Since the meeting, BTP yields have fallen and Italian banks’ credit spreads have tightened. This gives the banks a golden opportunity to go out and tell their credit story to investors.

Italian banks, like those in other countries, are constrained by the sovereign’s rating ceiling. This is frustrating for bank treasurers, as they have improved their financial strength and reduced their non-performing loans over the years.

But concerns over Italy’s deteriorating debt-to-GDP ratio remain high, and the recent bout of interest rate volatility rang eerie echoes of the 2012 European sovereign debt crisis.
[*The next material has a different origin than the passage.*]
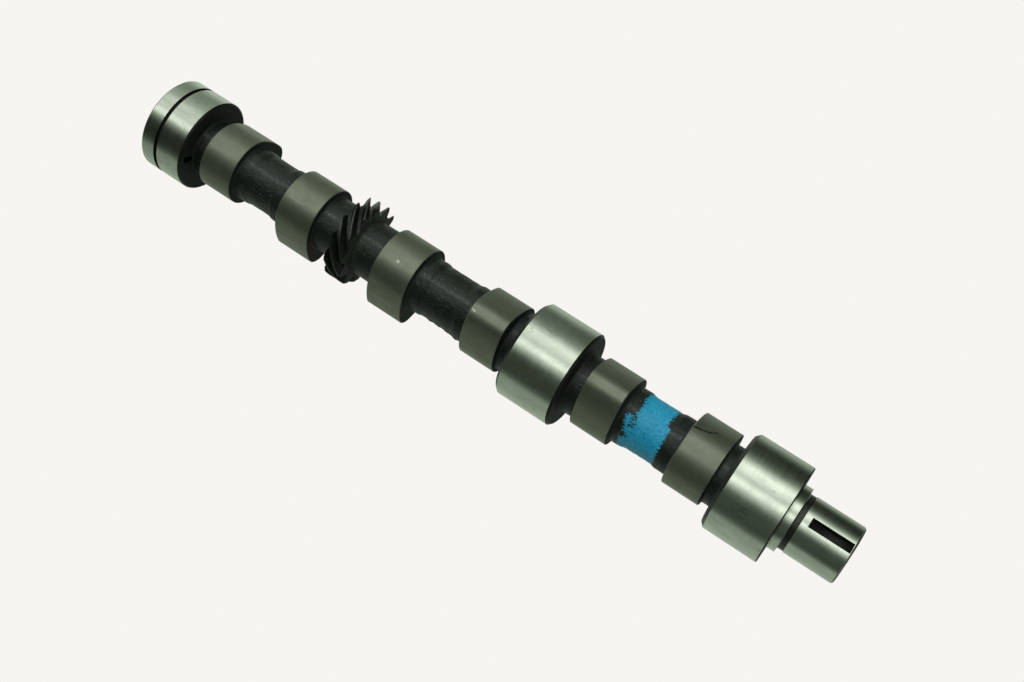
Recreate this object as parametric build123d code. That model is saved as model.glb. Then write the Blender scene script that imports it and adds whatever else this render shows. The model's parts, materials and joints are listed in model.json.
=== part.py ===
# A three-cylinder engine's camshaft, cast and ground in one piece, in millimetres.
# It stands on its flat rear end with its axis on Z, and its nose and key seat are at the top.
import os
from math import acos, atan2, cos, pi, radians, sin, sqrt, tan

from build123d import *

# Journals, from the rear end up. Each is a little larger, so the shaft slides in rear end first.
rear_journal_diameter = 50.6
centre_journal_diameter = 51.2
front_journal_diameter = 51.4
rear_journal_length = 26.3
centre_journal_length = 31.35
front_journal_length = 30.6
rear_journal_chamfer = 0.85
centre_journal_rear_chamfer = 1.6
centre_journal_front_chamfer = 1.2
front_journal_rear_chamfer = 1.6
front_journal_front_chamfer = 0.5

# Oil groove round the rear journal, and the drain drilled through that journal along the shaft.
oil_groove_start = 8.8
oil_groove_width = 2.2
oil_groove_depth = 1.2
drain_diameter = 2.4
drain_circle_radius = 17.2
drain_angle_from_key = 60.0

# Cams: a base circle, two flank arcs and a nose arc, each tangent to the next.
# The two beside the gear are wider.
cam_base_diameter = 36.7
cam_lift = 5.7
cam_nose_radius = 8.7
cam_half_action_angle = 64.5
cam_width = 20.1
gear_side_cam_width = 21.1
cam_core_diameter = 35.6
cylinder_phase = 120.0
cam_separation = 112.0

# Lengths between those features, from the rear end up.
rear_neck_length = 7.9
rear_shaft_length = 31.4
gear_rear_gap = 13.9
gear_front_gap = 15.0
middle_shaft_length = 35.7
centre_rear_neck_length = 6.45
centre_front_neck_length = 8.05
front_shaft_length = 31.9
front_neck_length = 5.55

# Cast shaft: a middle, a larger collar beside each cam, and a bevel where it meets a cam or journal.
shaft_diameter = 28.4
shaft_collar_diameter = 29.8
shaft_collar_length = 7.0
shaft_collar_slope_length = 1.2
rear_neck_diameter = 30.1
gear_neck_diameter = 29.9
neck_diameter = 32.0
cast_bevel = 1.0

# Skew gear that drives the distributor or oil pump shaft. Its teeth are thinner than its spaces.
gear_teeth = 12
gear_normal_module = 1.7
gear_helix_angle = 61.0
gear_pressure_angle = 20.0
gear_tooth_share = 0.375
gear_addendum = 1.65
gear_dedendum = 2.8
gear_length = 10.5
gear_bevel_height = 0.9
gear_bevel_length = 0.55
gear_crest_height = 4.3
gear_crest_angle_from_key = 19.5

# Nose: thrust collar, grinding relief, and the seat of the timing gear with its half-moon key seat.
thrust_collar_diameter = 34.0
thrust_collar_length = 4.2
relief_diameter = 29.1
relief_length = 3.25
nose_diameter = 30.0
nose_length = 25.85
nose_chamfer = 0.9
key_seat_width = 5.0
key_seat_cutter_diameter = 23.1
key_seat_depth = 7.2
key_seat_end_wall = 1.1

# Lathe centres in both ends.
centre_mouth_diameter = 8.0
centre_drill_diameter = 3.2
centre_drill_depth = 9.0
centre_cone_angle = 60.0

# Heights of the features above the rear end.
cam_1_start = rear_journal_length + rear_neck_length
cam_1_end = cam_1_start + cam_width
cam_2_start = cam_1_end + rear_shaft_length
cam_2_end = cam_2_start + gear_side_cam_width
gear_start = cam_2_end + gear_rear_gap
cam_3_start = gear_start + gear_length + gear_front_gap
cam_3_end = cam_3_start + gear_side_cam_width
cam_4_start = cam_3_end + middle_shaft_length
cam_4_end = cam_4_start + cam_width
centre_journal_start = cam_4_end + centre_rear_neck_length
centre_journal_end = centre_journal_start + centre_journal_length
cam_5_start = centre_journal_end + centre_front_neck_length
cam_5_end = cam_5_start + cam_width
cam_6_start = cam_5_end + front_shaft_length
cam_6_end = cam_6_start + cam_width
front_journal_start = cam_6_end + front_neck_length
thrust_face = front_journal_start + front_journal_length
gear_shoulder = thrust_face + thrust_collar_length
nose_start = gear_shoulder + relief_length
nose_end = nose_start + nose_length

# The key seat faces -Y, and angles from the key turn from there towards +X.
# Each cam is its rear and front faces' heights and the angle of its nose. A cylinder has two.
KEY_DIRECTION = -90.0
CAMS = [
    (cam_1_start, cam_1_end, 2 * cylinder_phase),
    (cam_2_start, cam_2_end, 2 * cylinder_phase - cam_separation),
    (cam_3_start, cam_3_end, cylinder_phase),
    (cam_4_start, cam_4_end, cylinder_phase - cam_separation),
    (cam_5_start, cam_5_end, 0.0),
    (cam_6_start, cam_6_end, -cam_separation),
]


def polar(radius, angle_degrees):
    return (radius * cos(radians(angle_degrees)), radius * sin(radians(angle_degrees)))


def journal_outline(start, length, diameter, rear_chamfer, front_chamfer):
    """Radius and height of a ground journal's corners, from its rear face up."""
    radius = diameter / 2
    end = start + length
    return [
        (radius - rear_chamfer, start),
        (radius, start + rear_chamfer),
        (radius, end - front_chamfer),
        (radius - front_chamfer, end),
    ]


def shaft_outline(start, end):
    """A cast stretch between two cams, with its collars."""
    collar = shaft_collar_diameter / 2
    middle = shaft_diameter / 2
    slope = shaft_collar_slope_length
    return [
        (collar, start),
        (collar, start + shaft_collar_length),
        (middle, start + shaft_collar_length + slope),
        (middle, end - shaft_collar_length - slope),
        (collar, end - shaft_collar_length),
        (collar, end),
    ]


def neck_outline(start, end, diameter):
    return [(diameter / 2, start), (diameter / 2, end)]


def core_outline(cam):
    """The shaft inside a cam, a little smaller than the cam's base circle."""
    start, end, _ = cam
    return [(cam_core_diameter / 2, start), (cam_core_diameter / 2, end)]


def nose_outline():
    """The thrust collar, the grinding relief and the nose, up to the axis."""
    return [
        (thrust_collar_diameter / 2, thrust_face),
        (thrust_collar_diameter / 2, gear_shoulder),
        (relief_diameter / 2, gear_shoulder),
        (relief_diameter / 2, nose_start),
        (nose_diameter / 2, nose_start),
        (nose_diameter / 2, nose_end - nose_chamfer),
        (nose_diameter / 2 - nose_chamfer, nose_end),
        (0, nose_end),
    ]


def turned_body():
    """Everything round on the shaft but the cams and the gear, as one turned solid."""
    rear_neck = neck_outline(rear_journal_length, cam_1_start, rear_neck_diameter)
    rear_shaft = shaft_outline(cam_1_end, cam_2_start)
    gear_neck = neck_outline(cam_2_end, cam_3_start, gear_neck_diameter)
    middle_shaft = shaft_outline(cam_3_end, cam_4_start)
    centre_rear_neck = neck_outline(cam_4_end, centre_journal_start, neck_diameter)
    centre_front_neck = neck_outline(centre_journal_end, cam_5_start, neck_diameter)
    front_shaft = shaft_outline(cam_5_end, cam_6_start)
    front_neck = neck_outline(cam_6_end, front_journal_start, neck_diameter)

    outline = [(0, 0)]
    outline += journal_outline(
        0,
        rear_journal_length,
        rear_journal_diameter,
        rear_journal_chamfer,
        rear_journal_chamfer,
    )
    outline += rear_neck + core_outline(CAMS[0])
    outline += rear_shaft + core_outline(CAMS[1])
    outline += gear_neck + core_outline(CAMS[2])
    outline += middle_shaft + core_outline(CAMS[3])
    outline += centre_rear_neck
    outline += journal_outline(
        centre_journal_start,
        centre_journal_length,
        centre_journal_diameter,
        centre_journal_rear_chamfer,
        centre_journal_front_chamfer,
    )
    outline += centre_front_neck + core_outline(CAMS[4])
    outline += front_shaft + core_outline(CAMS[5])
    outline += front_neck
    outline += journal_outline(
        front_journal_start,
        front_journal_length,
        front_journal_diameter,
        front_journal_rear_chamfer,
        front_journal_front_chamfer,
    )
    outline += nose_outline()
    section = make_face(Polyline(outline, close=True))

    stretches = [rear_neck, rear_shaft, gear_neck, middle_shaft]
    stretches += [centre_rear_neck, centre_front_neck, front_shaft, front_neck]
    corners = [stretch[0] for stretch in stretches] + [stretch[-1] for stretch in stretches]

    def is_cast_corner(vertex):
        return any(abs(vertex.X - radius) + abs(vertex.Y - height) < 1e-6 for radius, height in corners)

    section = chamfer(section.vertices().filter_by(is_cast_corner), cast_bevel)
    return revolve(Plane.XZ * section, axis=Axis.Z)


def cam_face():
    """The cam's outline about its own centre, with its nose on +X."""
    base = cam_base_diameter / 2
    nose = cam_nose_radius
    nose_centre = base + cam_lift - nose
    action = radians(cam_half_action_angle)
    flank = (base**2 - nose**2 + nose_centre**2 - 2 * nose_centre * base * cos(action)) / (
        2 * (base - nose - nose_centre * cos(action))
    )
    # The centre of the upper flank's arc lies below the axis, on the line through the flank's start.
    flank_x = -(flank - base) * cos(action)
    flank_y = -(flank - base) * sin(action)
    to_nose = atan2(-flank_y, nose_centre - flank_x)
    flank_end = (flank_x + flank * cos(to_nose), flank_y + flank * sin(to_nose))
    middle = (action + to_nose) / 2
    flank_middle = (flank_x + flank * cos(middle), flank_y + flank * sin(middle))
    flank_start = (base * cos(action), base * sin(action))

    def below(point):
        return (point[0], -point[1])

    outline = [
        ThreePointArc(flank_start, (-base, 0), below(flank_start)),
        ThreePointArc(below(flank_start), below(flank_middle), below(flank_end)),
        ThreePointArc(below(flank_end), (base + cam_lift, 0), flank_end),
        ThreePointArc(flank_end, flank_middle, flank_start),
    ]
    return make_face(Wire(outline))


def cams():
    face = cam_face()
    made = []
    for start, end, angle in CAMS:
        turned = Rot(0, 0, KEY_DIRECTION + angle) * face
        made.append(extrude(Pos(0, 0, start) * turned, amount=end - start, dir=(0, 0, 1)))
    return made


def gear_section():
    """The gear's teeth cut square across the shaft, with the flanks as arcs close to the involute."""
    helix = radians(gear_helix_angle)
    pitch = gear_teeth * gear_normal_module / cos(helix) / 2
    tip = pitch + gear_addendum
    root = pitch - gear_dedendum
    across_pressure = atan2(tan(radians(gear_pressure_angle)), cos(helix))
    base = pitch * cos(across_pressure)
    step = 2 * pi / gear_teeth
    half_tooth = step * gear_tooth_share / 2

    def flank_angle(radius):
        # Half the angle that a tooth fills at this radius, from the involute function.
        at_pitch = tan(across_pressure) - across_pressure
        here = acos(base / radius)
        return half_tooth + at_pitch - (tan(here) - here)

    def on(radius, angle):
        return (radius * cos(angle), radius * sin(angle))

    edges = []
    for tooth in range(gear_teeth):
        centre = tooth * step
        low = [on(radius, centre - flank_angle(radius)) for radius in (root, pitch, tip)]
        high = [on(radius, centre + flank_angle(radius)) for radius in (tip, pitch, root)]
        next_low = on(root, centre + step - flank_angle(root))
        edges.append(ThreePointArc(*low))
        edges.append(ThreePointArc(low[2], on(tip, centre), high[0]))
        edges.append(ThreePointArc(*high))
        edges.append(ThreePointArc(high[2], on(root, centre + step / 2), next_low))
    return make_face(Wire(edges)), pitch, tip


def gear():
    """Right-hand skew teeth, twisted along their lead, with both ends of the tips bevelled."""
    section, pitch, tip = gear_section()
    lead = 2 * pi * pitch / tan(radians(gear_helix_angle))
    crest_at_start = KEY_DIRECTION + gear_crest_angle_from_key - 360 * gear_crest_height / lead
    section = (Rot(0, 0, crest_at_start) * section).face()
    twist = 360 * gear_length / lead
    teeth = Solid.extrude_linear_with_rotation(section, (0, 0, 0), (0, 0, gear_length), twist)
    # The bevels are carried a little past the tips and the ends, so that no two surfaces coincide.
    past = 0.5
    slope = gear_bevel_height / gear_bevel_length
    low = tip - gear_bevel_height - past * slope
    high = tip + past * slope
    blank_outline = [
        (0, -past),
        (low, -past),
        (high, gear_bevel_length + past),
        (high, gear_length - gear_bevel_length - past),
        (low, gear_length + past),
        (0, gear_length + past),
    ]
    blank = revolve(make_face(Plane.XZ * Polyline(blank_outline, close=True)), axis=Axis.Z)
    return Pos(0, 0, gear_start) * (blank & teeth)


def oil_groove():
    outer = rear_journal_diameter / 2
    ring = Cylinder(outer + 1, oil_groove_width) - Cylinder(outer - oil_groove_depth, oil_groove_width)
    return Pos(0, 0, oil_groove_start + oil_groove_width / 2) * ring


def drain():
    x, y = polar(drain_circle_radius, KEY_DIRECTION + drain_angle_from_key)
    return Pos(x, y, rear_journal_length / 2) * Cylinder(drain_diameter / 2, rear_journal_length + 2)


def key_seat():
    """A half-moon seat cut by a wheel whose axle lies across the shaft."""
    cutter = key_seat_cutter_diameter / 2
    above = cutter - key_seat_depth
    half_length = sqrt(cutter**2 - above**2)
    height = nose_end - key_seat_end_wall - half_length
    wheel = Rot(0, 90, 0) * Cylinder(cutter, key_seat_width)
    return Pos(0, -(nose_diameter / 2 + above), height) * wheel


def lathe_centre():
    """The centre drilling's cone and pilot, from its mouth at Z = 0 down."""
    mouth = centre_mouth_diameter / 2
    pilot = centre_drill_diameter / 2
    cone_depth = (mouth - pilot) / tan(radians(centre_cone_angle / 2))
    outline = [
        (0, 0),
        (mouth, 0),
        (pilot, -cone_depth),
        (pilot, -centre_drill_depth),
        (0, -centre_drill_depth),
    ]
    return revolve(make_face(Plane.XZ * Polyline(outline, close=True)), axis=Axis.Z)


def camshaft():
    body = turned_body()
    for cam in cams():
        body += cam
    body += gear()
    for cut in (oil_groove(), drain(), key_seat()):
        body -= cut
    body -= Pos(0, 0, nose_end) * lathe_centre()
    body -= Rot(180, 0, 0) * lathe_centre()
    return body


os.makedirs("parts", exist_ok=True)
part = camshaft()
part.label = "camshaft"
export_step(part, "parts/camshaft.step")
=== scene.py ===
import json
from math import acos, asin, atan2, cos, pi, radians, sin, sqrt, tan

import bpy
import numpy as np
from mathutils import Matrix, Vector, noise


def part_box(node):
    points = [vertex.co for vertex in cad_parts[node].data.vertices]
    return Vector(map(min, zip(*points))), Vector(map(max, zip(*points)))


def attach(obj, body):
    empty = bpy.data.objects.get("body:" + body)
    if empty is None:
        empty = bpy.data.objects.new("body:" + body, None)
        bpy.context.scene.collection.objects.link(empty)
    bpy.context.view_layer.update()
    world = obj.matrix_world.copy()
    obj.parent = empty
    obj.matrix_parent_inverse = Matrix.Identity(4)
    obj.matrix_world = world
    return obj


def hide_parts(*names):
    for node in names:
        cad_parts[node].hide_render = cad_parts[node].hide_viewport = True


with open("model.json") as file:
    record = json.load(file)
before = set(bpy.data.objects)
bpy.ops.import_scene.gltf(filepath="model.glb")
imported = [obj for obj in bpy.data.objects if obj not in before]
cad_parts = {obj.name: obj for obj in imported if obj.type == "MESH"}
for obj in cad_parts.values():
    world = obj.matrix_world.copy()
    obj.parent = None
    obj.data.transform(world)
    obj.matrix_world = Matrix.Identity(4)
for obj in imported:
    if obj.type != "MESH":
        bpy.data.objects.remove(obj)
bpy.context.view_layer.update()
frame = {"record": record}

# The camshaft stands on its rear end, with +Z towards its nose. Sizes are in millimetres, with
# the part's own names, and the mesh is made in metres at the end.
MM = 0.001
mounts = {m["name"]: m for m in frame["record"]["mounts"]}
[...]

Unfortunately for Italy, unlike a decade ago, the ECB is bent on quantitative tightening, rather than easing, so it is not on the face of it likely to support BTPs.

Can a tightening of the BTP-Bund spread, now below 200bp, be sustained? It is questionable, as governments and banks will have to compete for investors' attention next year in the absence of QE.

Yet this week’s market perception that peak rates are here has bought Italian banks some time.

Now may be a perfect moment for them to engage with investors, after their third quarter results but before the ECB’s December meeting. The Bank is expected then to bring forward the ending of Pepp reinvestments.

The Italian banks should move fast.

A test looms for Italy on November 17, when Moody’s releases an update on its Baa3 rating.

If the rating stays steady, it could propel Italian banks, even lower tier issuers, to the covered bond market.

But this would be a short window, as the next — far more crucial — test is the government’s budget approval process in December.

An adverse market reaction to the budget could turn into a significant risk next year.

Even if banks choose not to fund imminently, targeted investor work now could help them stay out of the spiral if the sovereign's troubles worsen, and alleviate their funding difficulties when they need to print.